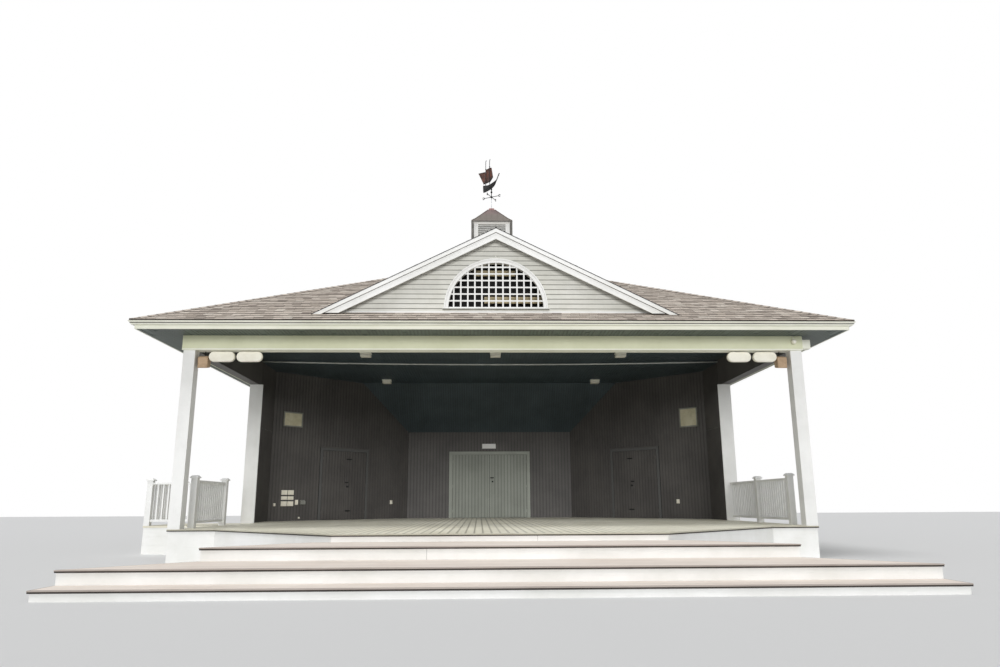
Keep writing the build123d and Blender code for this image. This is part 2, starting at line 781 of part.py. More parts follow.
VANE_AXIS = (0, RIDGE_Y)
with BuildPart() as vane_spindle:
    with BuildSketch(Plane.XY.offset(CUPOLA_CAP + CAP_HIGH)):
        with Locations(VANE_AXIS):
            Circle(ROD)
    extrude(amount=SPINDLE_TOP - CUPOLA_CAP - CAP_HIGH)
    with Locations((0, RIDGE_Y, BALL_Z)):
        Sphere(28)
    with BuildSketch(Plane.XY.offset(CROSS_Z - 6)):
        with Locations(VANE_AXIS):
            Circle(34)
            for turn in (0, 90):
                with Locations(Location((0, 0, 0), (0, 0, VANE_HEADING + 31 + turn))):
                    Rectangle(ARM, 12)
    extrude(amount=12)
save(vane_spindle, "vane_spindle")

# The ship is drawn pointing along +X with heights above the floor, and turned to
# its heading at the end. Its hull is a side outline cut by a plan outline
BOW = (300, 9530)
STERN_LOW = (-450, 9388)
STERN_TOP = (-430, 9614)
TURN_OF_KEEL = (130, 9362)
STEM = 305              # ends of the plan outline, just past the side outline
TRANSOM = -455
TRANSOM_HALF = 18
BEAM_HALF = 30
UNDER_SHIP = 9300       # cutting blocks start here and pass all of the ship
SHIP_CUT = 1100
SHIP_ASIDE = 100
MAIN_SAIL = [(-440, 9652), (-235, 9615), (-250, 10030), (-406, 9986), (-742, 10113)]
FORE_SAIL = [(-265, 9620), (-28, 9580), (90, 9685), (7, 10005), (-270, 10075)]
MAST_FOOT = 9450
MASTS = ((-320, 10370), (-103, 10250))
BOWSPRIT_RUN = (145, 0, 152)
with BuildPart() as hull:
    with BuildSketch(Plane.XZ):
        with BuildLine():
            ThreePointArc(STERN_LOW, (-100, 9343), TURN_OF_KEEL)
            ThreePointArc(TURN_OF_KEEL, (235, 9425), BOW)
            ThreePointArc(BOW, (-20, 9497), STERN_TOP)
            Line(STERN_TOP, STERN_LOW)
        make_face()
    extrude(amount=SHIP_ASIDE, both=True)
    with BuildSketch(Plane.XY.offset(UNDER_SHIP)):
        with BuildLine():
            ThreePointArc((STEM, 0), (-60, BEAM_HALF), (TRANSOM, TRANSOM_HALF))
            Line((TRANSOM, TRANSOM_HALF), (TRANSOM, -TRANSOM_HALF))
            ThreePointArc((TRANSOM, -TRANSOM_HALF), (-60, -BEAM_HALF), (STEM, 0))
        make_face()
    extrude(amount=SHIP_CUT, mode=Mode.INTERSECT)


def sail(outline):
    """A sheet with the given side outline that bellies to one side."""
    x0 = min(x for x, z in outline)
    x1 = max(x for x, z in outline)
    middle = (x0 + x1) / 2
    with BuildPart() as sheet:
        with BuildSketch(Plane.XZ):
            with BuildLine():
                Polyline(*outline, close=True)
            make_face()
        extrude(amount=SHIP_ASIDE, both=True)
        with BuildSketch(Plane.XY.offset(UNDER_SHIP)):
            with BuildLine():
                ThreePointArc((x0, 0), (middle, -BELLY), (x1, 0))
                Line((x1, 0), (x1, SAIL))
                ThreePointArc((x1, SAIL), (middle, SAIL - BELLY), (x0, SAIL))
                Line((x0, SAIL), (x0, 0))
            make_face()
        extrude(amount=SHIP_CUT, mode=Mode.INTERSECT)
    return sheet.part


with BuildPart() as ship:
    add(hull.part)
    add(sail(MAIN_SAIL))
    add(sail(FORE_SAIL))
    for x, top in MASTS:
        with BuildSketch(Plane.XY.offset(MAST_FOOT)):
            with Locations((x, -BELLY / 2)):
                Circle(MAST)
        extrude(amount=top - MAST_FOOT)
    for start, radius, length in (((280, 0, 9509), BOWSPRIT, 210), ((378, 0, 9612), KNOB, 30)):
        with BuildSketch(Plane(origin=start, z_dir=BOWSPRIT_RUN)):
            Circle(radius)
        extrude(amount=length)

with BuildPart() as vane_ship:
    add(ship.part.moved(Location((0, RIDGE_Y, FLOOR), (0, 0, VANE_HEADING))))
    with BuildSketch(Plane.XY.offset(HUB_BOTTOM)):
        with Locations(VANE_AXIS):
            Circle(HUB)
    extrude(amount=HUB_TOP - HUB_BOTTOM)
    with BuildSketch(Plane.XY.offset(HUB_BOTTOM - 1)):
        with Locations(VANE_AXIS):
            Circle(ROD + ROD_FIT)
    extrude(amount=SPINDLE_TOP + 6 - HUB_BOTTOM, mode=Mode.SUBTRACT)
save(vane_ship, "vane_ship")


# Side railings

def rail_post(x, y):
    """A square newel with a flared cap."""
    with BuildPart() as post:
        with BuildSketch(Plane.XY.offset(FLOOR)):
            with Locations((x, y)):
                Rectangle(RAIL_POST, RAIL_POST)
        extrude(amount=RAIL_POST_HIGH)
        with BuildSketch(Plane.XY.offset(FLOOR + RAIL_POST_HIGH)):
            with Locations((x, y)):
                Rectangle(RAIL_POST + 50, RAIL_POST + 50)
        extrude(amount=20)
        with BuildSketch(Plane.XY.offset(FLOOR + RAIL_POST_HIGH + 20)):
            with Locations((x, y)):
                Rectangle(RAIL_POST + 50, RAIL_POST + 50)
        extrude(amount=35, taper=45)
    return post.part


def rail_panel(x0, y0, x1, y1):
    """Top rail, bottom rail and balusters between two newels, along X or Y."""
    along_y = x0 == x1
    length = abs(y1 - y0) if along_y else abs(x1 - x0)
    middle = ((x0 + x1) / 2, (y0 + y1) / 2)
    count = int(length // BALUSTER_PITCH)
    with BuildPart() as panel:
        for bottom, high, wide in ((RAIL_TOP - 40, 40, 90), (90, 50, 50)):
            with BuildSketch(Plane.XY.offset(FLOOR + bottom)):
                with Locations(middle):
                    Rectangle(wide if along_y else length, length if along_y else wide)
            extrude(amount=high)
        with BuildSketch(Plane.XY.offset(FLOOR + 140)):
            with Locations(middle):
                with GridLocations(
                    1 if along_y else BALUSTER_PITCH,
                    BALUSTER_PITCH if along_y else 1,
                    1 if along_y else count,
                    count if along_y else 1,
                ):
                    Rectangle(BALUSTER, BALUSTER)
        extrude(amount=RAIL_TOP - 40 - 140)
    return panel.part


EDGE = RAIL_POST / 2
with BuildPart() as right_railing:
    add(rail_post(RAIL_X, RAIL_FRONT_Y))
    add(rail_post(RAIL_X, RAIL_MID_Y))
    add(rail_panel(RAIL_X, RAIL_FRONT_Y + EDGE, RAIL_X, RAIL_MID_Y - EDGE))
    add(rail_panel(RAIL_X, RAIL_MID_Y + EDGE, RAIL_X, BAY - HEAD))
save(right_railing, "right_railing")

with BuildPart() as left_railing:
    add(rail_post(-RAIL_X, RAIL_FRONT_Y))
    add(rail_post(-RAIL_X, RAIL_MID_Y))
    add(rail_panel(-RAIL_X, RAIL_FRONT_Y + EDGE, -RAIL_X, RAIL_MID_Y - EDGE))
save(left_railing, "left_railing")

# Side landing outside the left opening, its railing and the steps behind it
LANDING_FRONT = RAIL_MID_Y - EDGE
LANDING_BACK = BAY + HEAD
LANDING_PLAN = [
    (-LANDING_OUT, LANDING_FRONT),
    (-HALF_WIDTH - 2, LANDING_FRONT),
    (-HALF_WIDTH - 2, LANDING_BACK),
    (-LANDING_OUT, LANDING_BACK),
]
with BuildPart() as side_landing:
    with BuildSketch(Plane.XY.offset(FLOOR - BOARDS)):
        with BuildLine():
            Polyline(*LANDING_PLAN, close=True)
        make_face()
    extrude(amount=BOARDS)
    with BuildSketch():
        with BuildLine():
            Polyline(*LANDING_PLAN, close=True)
        make_face()
        offset(amount=-RISER, mode=Mode.SUBTRACT)
    extrude(amount=FLOOR - BOARDS)
save(side_landing, "side_landing")

LANDING_RISE = FLOOR / 4
LANDING_GOING = 280
with BuildPart() as side_steps:
    for step in range(1, 4):
        top = FLOOR - step * LANDING_RISE
        front = LANDING_BACK + (step - 1) * LANDING_GOING + 2
        with BuildSketch():
            with Locations(((-LANDING_OUT - HALF_WIDTH) / 2, front + LANDING_GOING / 2 - 1)):
                Rectangle(LANDING_OUT - HALF_WIDTH - 40, LANDING_GOING - 2)
        extrude(amount=top)
save(side_steps, "side_steps")

with BuildPart() as landing_railing:
    add(rail_post(-LANDING_X, RAIL_MID_Y))
    add(rail_post(-LANDING_X, LANDING_BACK - EDGE))
    add(rail_panel(-LANDING_X + EDGE, RAIL_MID_Y, -RAIL_X - EDGE - 3, RAIL_MID_Y))
    add(rail_panel(-LANDING_X, RAIL_MID_Y + EDGE, -LANDING_X, LANDING_BACK - 2 * EDGE))
save(landing_railing, "landing_railing")
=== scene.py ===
# %% [markdown]
# # A timber bandstand
# This lesson dresses a bandstand that was drawn in CAD: a raised stage under a
# hipped roof, a gable with a half-round vent, and a small louvred tower with a
# ship on top. The CAD model is the frame. Everything below is placed from its
# measurements, in metres, with Z up, +X to the right and +Y towards the back.

# %% Load the frame
import math

import bmesh
import bpy
from mathutils import Matrix, Vector


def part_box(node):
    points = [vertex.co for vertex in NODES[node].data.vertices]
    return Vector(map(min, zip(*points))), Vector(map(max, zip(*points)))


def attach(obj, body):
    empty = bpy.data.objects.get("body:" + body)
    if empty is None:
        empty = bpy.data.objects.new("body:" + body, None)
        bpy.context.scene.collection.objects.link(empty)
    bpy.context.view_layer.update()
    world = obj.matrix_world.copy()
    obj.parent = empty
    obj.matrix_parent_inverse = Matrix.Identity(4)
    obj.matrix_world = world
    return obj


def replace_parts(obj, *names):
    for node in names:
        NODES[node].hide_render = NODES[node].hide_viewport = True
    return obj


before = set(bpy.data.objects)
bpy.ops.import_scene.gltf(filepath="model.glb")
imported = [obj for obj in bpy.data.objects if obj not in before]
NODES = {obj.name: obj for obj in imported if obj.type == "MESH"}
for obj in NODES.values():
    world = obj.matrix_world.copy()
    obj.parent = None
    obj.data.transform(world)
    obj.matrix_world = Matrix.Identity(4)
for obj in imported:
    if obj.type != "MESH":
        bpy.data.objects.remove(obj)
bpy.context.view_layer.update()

# %% [markdown]
# ## Camera
# A photograph of a building taken from near the ground looks up at its eaves.
# The camera stands 15 m in front of the posts, 1.1 m above the ground, and is
# tipped up 13 degrees, which is why the posts lean together.

# %% Camera
YAW, PITCH, ROLL = (math.radians(a) for a in (1.632, 12.899, -0.279))
ahead = Vector((math.sin(YAW) * math.cos(PITCH), math.cos(YAW) * math.cos(PITCH), math.sin(PITCH)))
level_right = Vector((math.cos(YAW), -math.sin(YAW), 0))
level_up = level_right.cross(ahead)
right = math.cos(ROLL) * level_right + math.sin(ROLL) * level_up
up = right.cross(ahead)
camera = bpy.data.objects.new("camera", bpy.data.cameras.new("camera"))
camera.data.sensor_width = 36
camera.data.lens = 26.653
turned = Matrix((right, up, -ahead)).transposed().to_4x4()
camera.matrix_world = Matrix.Translation((-0.342, -15.027, 1.087)) @ turned
bpy.context.scene.collection.objects.link(camera)
bpy.context.scene.camera = camera
bpy.context.scene.view_settings.view_transform = "Standard"
print("camera at", camera.location[:], "lens", camera.data.lens, "mm")

# %% [markdown]
# ## Colours and nodes
# Paint colours are written as they look, in sRGB hex, and turned into the
# linear numbers that a shader wants by one function. A second small function
# adds a node with its options and its inputs, in a material or in a geometry
# tree.


# %% Helpers for colours and nodes
def paint(code, alpha=1.0):
    """sRGB hex to linear RGBA."""
    parts = [int(code[i:i + 2], 16) / 255 for i in (0, 2, 4)]
    return [c / 12.92 if c <= 0.04045 else ((c + 0.055) / 1.055) ** 2.4 for c in parts] + [alpha]


def add(tree, kind, inputs=None, stops=(), **options):
    """Add one node. An input takes a plain value, a socket, or a node for its first output."""
    made = tree.nodes.new(kind)
    for name, value in options.items():
        setattr(made, name, value)
    for key, value in (inputs or {}).items():
        if isinstance(value, bpy.types.Node):
            value = value.outputs[0]
        if isinstance(value, bpy.types.NodeSocket):
            tree.links.new(value, made.inputs[key])
        else:
            made.inputs[key].default_value = value
    for count, (place, code) in enumerate(stops):
        elements = made.color_ramp.elements
        element = elements[count] if count < 2 else elements.new(place)
        element.position = place
        element.color = paint(code)
    return made


def new_material(name, roughness, metallic=0.0, **sockets):
    """A material with one Principled shader, its tree and its coordinates."""
    material = bpy.data.materials.new(name)
    material.use_nodes = True
    tree = material.node_tree
    shader = tree.nodes["Principled BSDF"]
    shader.inputs["Roughness"].default_value = roughness
    shader.inputs["Metallic"].default_value = metallic
    for key, value in sockets.items():
        shader.inputs[key.replace("_", " ")].default_value = value
    place = add(tree, "ShaderNodeTexCoord").outputs["Object"]
    return material, tree, shader, place


MM = 0.001

# %% [markdown]
# ## Painted timber
# Most of the bandstand is brushed house paint on sawn boards. Up close the
# paint follows the grain in long shallow ridges, and it is never quite one
# colour: rain, dust and repainting leave broad soft patches. So each paint is
# three layers: a stretched noise for the grain, a wide noise for the weather,
# and a fine bump from the grain. The three colours that follow it are the
# fresh paint, its weathered patches and the dirt in its low places.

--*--

> [Work required]:
Repeat exactly the lines from the one containing "zip(*points))), Vector(map(max, zip(*points)))" to the one containing "obj.parent = None", both lines included, and nothing else.

> [Response to this task]:
    return Vector(map(min, zip(*points))), Vector(map(max, zip(*points)))


def attach(obj, body):
    empty = bpy.data.objects.get("body:" + body)
    if empty is None:
        empty = bpy.data.objects.new("body:" + body, None)
        bpy.context.scene.collection.objects.link(empty)
    bpy.context.view_layer.update()
    world = obj.matrix_world.copy()
    obj.parent = empty
    obj.matrix_parent_inverse = Matrix.Identity(4)
    obj.matrix_world = world
    return obj


def replace_parts(obj, *names):
    for node in names:
        NODES[node].hide_render = NODES[node].hide_viewport = True
    return obj


before = set(bpy.data.objects)
bpy.ops.import_scene.gltf(filepath="model.glb")
imported = [obj for obj in bpy.data.objects if obj not in before]
NODES = {obj.name: obj for obj in imported if obj.type == "MESH"}
for obj in NODES.values():
    world = obj.matrix_world.copy()
    obj.parent = None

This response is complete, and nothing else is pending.